The Guardian Council begins a "careful examination" of the election result complaints and calls Mr Mousavi and the two other opponents to a meeting on Saturday. Babak from Shiraz writes on the BBC news forum and implicitly criticises the government: "The majority of urban educated people do not want a lier (sic) that spreads hatred. Some naive uneducated people still believe in the widespread propaganda." The world is watching but most Iranians know little about what is going on. Mobile phone networks have been shut down or are sporadic, says a writer on BBC News Forum. "If no fraud occurred why they keep blocking web sites and news channels, why has SMS stopped working since Friday, why we don't have access to our yahoo emails?"
Google and Facebook rush out Farsi translation tools.
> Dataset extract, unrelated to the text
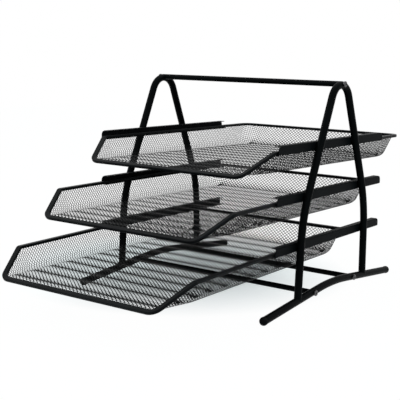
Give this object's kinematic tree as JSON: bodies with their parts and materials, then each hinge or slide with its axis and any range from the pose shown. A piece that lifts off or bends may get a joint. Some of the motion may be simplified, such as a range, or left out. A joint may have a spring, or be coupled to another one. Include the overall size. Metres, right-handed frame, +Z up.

Mr Khamenei speaks to the nation for the first time since the election at a Friday sermon. In a veiled attack on the BBC and its Farsi service, he calls the election a "political earthquake for the enemies of Iran and calls Britain "the most evil of them".
Responding in the comments section of the BBC website, Saman from Tehran posts: "Mr Khamenei made his position extremely clear. He hasn't left any room for anything else to be said. Tomorrow, Saturday, there will be a massive gathering in Enghelab Square [Revolution Square] in Tehran. With the tone that Mr Khamenei used, it seems they intend to make more martyrs out of our loved ones. I am sorry that Mr Khamenei is using this tone, seeing as very soon he will be consigned to history's dustbin."